I'm retaking the test now to see which questions are probably the autistic ones (because I took this a few days ago and didn't really pay attention to which questions were about which things).

So....

# 9 might be one.  It asks, When I feel overwhelmed by my senses, I have to isolate myself to shut them down.

I think this would apply to autistic people who are sensitive to sound. I don't think I am. I'm sensitive to sight and touch.

I think people with a sound sensitivity would be the ones who most likely need to isolate themselves. For me, if I became very overwhelmed, I could close my eyes.  Or just look the other way.

Even with a strong sound sensitivity, the question might not apply to an autistic people, because they might accommodate their own needs by wearing noise-canceling headphones.  

I do sometimes feel overwhelmed. Let's say in a crowded place where there's a lot going on, and I've been having to stand a lot.  That would be hard on me. But I wouldn't need to totally isolate myself.  Leaving the situation and going somewhere less crowded, less intense, and being able to sit...that would probably be enough.

I wonder what's more common, though——people who can withstand crowds and intense sensory input for long periods or people who can handle only small or medium doses?

#15 is Sarcasm and tone of voice are often lost on me.  This is very much not true for me. I get sarcasm, and I think I'm hypersensitive to tone of voice rather than hyposensitive.  

Statements/questions like this mess with my head, though. Because I think, Wait. Maybe I'm not autistic. And also, I think...Maybe I AM autistic and I'm wrong about being good with sarcasm and tone of voice.  Maybe I've been misunderstanding people all these years. 

#25 is I take things too literally, so that I often miss the intention behind what people are trying to say.

I think that is supposed to be an autism question. 

I don't think I often take things too literally.  

Although in psychological tests I sometimes do it.  It's hard to know how to answer questions with words like often, always, frequently...OR with questions about whether people tell you that you're a certain way.  

Speaking of, one of the psychological tests I hate the most is the depression one.  It's the one that asks about your negative feelings.  The lowest choices are not at all and several days.  I hate that, because I feel forced to lie.
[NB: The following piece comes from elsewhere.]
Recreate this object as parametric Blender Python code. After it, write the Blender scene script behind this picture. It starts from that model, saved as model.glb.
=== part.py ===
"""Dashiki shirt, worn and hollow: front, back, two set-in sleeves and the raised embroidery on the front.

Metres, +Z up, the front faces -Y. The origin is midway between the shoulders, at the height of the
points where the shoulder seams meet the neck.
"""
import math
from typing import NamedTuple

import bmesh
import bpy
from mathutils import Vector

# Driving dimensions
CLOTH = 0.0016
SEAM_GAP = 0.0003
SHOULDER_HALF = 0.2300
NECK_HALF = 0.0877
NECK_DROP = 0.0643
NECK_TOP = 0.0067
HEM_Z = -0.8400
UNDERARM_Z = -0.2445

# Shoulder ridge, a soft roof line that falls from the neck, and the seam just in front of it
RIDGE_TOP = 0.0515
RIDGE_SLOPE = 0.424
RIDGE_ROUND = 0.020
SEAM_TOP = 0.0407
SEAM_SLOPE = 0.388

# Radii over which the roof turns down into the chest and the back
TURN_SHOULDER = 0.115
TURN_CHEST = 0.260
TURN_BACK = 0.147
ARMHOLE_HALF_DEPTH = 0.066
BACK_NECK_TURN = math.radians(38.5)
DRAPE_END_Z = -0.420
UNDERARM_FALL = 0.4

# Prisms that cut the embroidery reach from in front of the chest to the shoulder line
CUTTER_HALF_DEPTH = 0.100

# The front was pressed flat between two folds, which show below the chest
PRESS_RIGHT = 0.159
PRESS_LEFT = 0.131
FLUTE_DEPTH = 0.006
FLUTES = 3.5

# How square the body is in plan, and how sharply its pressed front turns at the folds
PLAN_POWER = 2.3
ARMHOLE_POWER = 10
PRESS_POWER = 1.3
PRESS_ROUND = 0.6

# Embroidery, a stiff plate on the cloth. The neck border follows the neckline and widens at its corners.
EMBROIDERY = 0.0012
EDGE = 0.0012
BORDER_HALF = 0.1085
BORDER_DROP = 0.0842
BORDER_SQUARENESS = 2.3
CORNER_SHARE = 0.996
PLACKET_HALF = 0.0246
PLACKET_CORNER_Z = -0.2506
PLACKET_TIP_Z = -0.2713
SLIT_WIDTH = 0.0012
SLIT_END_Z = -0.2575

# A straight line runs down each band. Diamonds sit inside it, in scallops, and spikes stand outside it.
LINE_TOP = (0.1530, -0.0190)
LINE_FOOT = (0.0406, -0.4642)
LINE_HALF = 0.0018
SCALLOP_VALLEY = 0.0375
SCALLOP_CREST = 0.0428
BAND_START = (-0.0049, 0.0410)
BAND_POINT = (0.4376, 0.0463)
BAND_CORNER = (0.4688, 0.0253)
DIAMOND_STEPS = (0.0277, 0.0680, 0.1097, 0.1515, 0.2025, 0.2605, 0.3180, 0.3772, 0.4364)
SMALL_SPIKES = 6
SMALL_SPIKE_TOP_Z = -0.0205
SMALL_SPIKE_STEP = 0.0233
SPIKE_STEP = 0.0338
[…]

I don't have these feelings on several days a week, but I definitely don't never have the feelings either.  

I've come to wonder if it's a trick test. Maybe they pretend that they're screening you for depression, but they're really doing a study to see how people respond to not being given the choice of something like Seldom or Occasionally. How do people react when they're forced between two extremes?  
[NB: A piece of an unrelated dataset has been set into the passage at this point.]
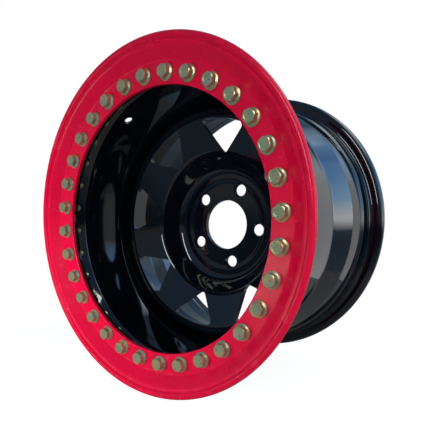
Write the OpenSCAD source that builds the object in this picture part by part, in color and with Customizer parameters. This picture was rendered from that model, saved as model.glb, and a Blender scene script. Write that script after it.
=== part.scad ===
// Deep-dish steel wheel with a bolted bead clamp ring, in millimetres.
// The axle is the Y axis: the street side faces -Y and the vehicle is toward +Y.
// The origin is the centre of the mounting face, where the wheel meets its hub.
// Inside the modules, z is the height above the mounting face toward the street.

/* [Rim barrel] */
// Radius of the rear bead seat where it meets its flange
bead_seat_radius = 190.1; // [188:0.1:193]
// Height of the rear flange above the bead seat
flange_height = 18.5; // [16:0.5:20]
// Width from the rear flange face to the outer face of the clamp ring
rim_width = 254; // [248:1:260]
// Height of the rim centreline above the mounting face
centre_height = 40; // [37:1:43]
// Thickness of the rolled barrel sheet
barrel_sheet = 3.5; // [3:0.1:4]
// Depth of the well below the bead seat
well_depth = 18.6; // [18:0.1:19.5]
// Depth of the front shoulder below the bead seat
shoulder_depth = 2.6; // [2:0.1:3.2]
// Depth of the ridge inside the mouth below the bead seat
ridge_depth = 12.6; // [12:0.1:13.4]
// Length of the straight shoulder behind the mounting ring
shoulder_length = 10; // [8:0.5:12]
// Length of the slope from the shoulder to the ridge
shoulder_slope_length = 13; // [12:0.5:15]
// Length of the shallow cone from the ridge to the well
mouth_cone_length = 60; // [56:1:64]
// Length of the straight well that holds the disc
well_length = 60; // [56:1:64]
// Length of the rise from the well to the rear ledge
well_rise_length = 45; // [42:1:48]
// Depth of the rear ledge below the bead seat at the top of that rise
ledge_depth = 7.4; // [7:0.1:8]
// Taper of the rear bead seat in degrees
seat_taper = 6.3; // [5:0.1:7]
// Length of the rear bead seat from the hump to the flange
seat_length = 20; // [18:0.5:22]
// Height of the safety hump above the end of the seat
hump_height = 0.8; // [0.5:0.1:1.2]
// Depth of the rear flange lip behind the flange face
lip_depth = 10; // [9:0.5:11]

/* [Valve hole] */
// Diameter of the valve hole
valve_hole_diameter = 11.4; // [10:0.1:13]
// Distance of the valve hole behind the ridge
valve_setback = 15.5; // [13:0.5:20]
// Angle of the valve hole round the axle in degrees
valve_angle = 121.9; // [0:0.1:360]

/* [Centre disc] */
// Thickness of the pressed disc sheet
disc_sheet = 6.5; // [6:0.1:7]
// Radius of the centre bore
bore_radius = 37.5; // [34:0.1:39]
// Radius of the flat hub pad
pad_radius = 64; // [63:0.5:68]
// Rise of the shallow dish round the hub pad
dish_rise = 1.5; // [1:0.1:2]
// Width of the shallow dish slope
dish_width = 5; // [4:0.5:6]
// Radius at which the steep wall would leave the dish
wall_foot_radius = 85.4; // [84:0.1:88]
// Steepness of that wall in degrees
wall_slope = 60; // [56:1:64]
// Radius at the top corner of the wall
wall_top_radius = 103.5; // [102:0.1:105]
// Steepness of the windowed face in degrees
face_slope = 23.5; // [22:0.5:25]
// Bend radius at the foot of the wall
wall_foot_bend = 16; // [14:0.5:18]
// Bend radius at the top of the wall
wall_top_bend = 14; // [12:0.5:16]
// Bend radius from the face to the welded flange
crest_bend = 15; // [13:0.5:17]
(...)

Anyway.....I think my answer to Pooh #25 would be that I know how to NOT take things literally, but sometimes I need to be told whether I'm supposed to take things literally. The only thing I can think of where this "Sometimes" applies is in taking psychological tests.

And the last autism-related Pooh question is #33-I'm under-sensitive to social cues and the prospect of danger.  

No. I don't think that applies to me.

Now I have to figure out if I'm more offended that the test refers to autism as a pathology or that it says I'm not autistic.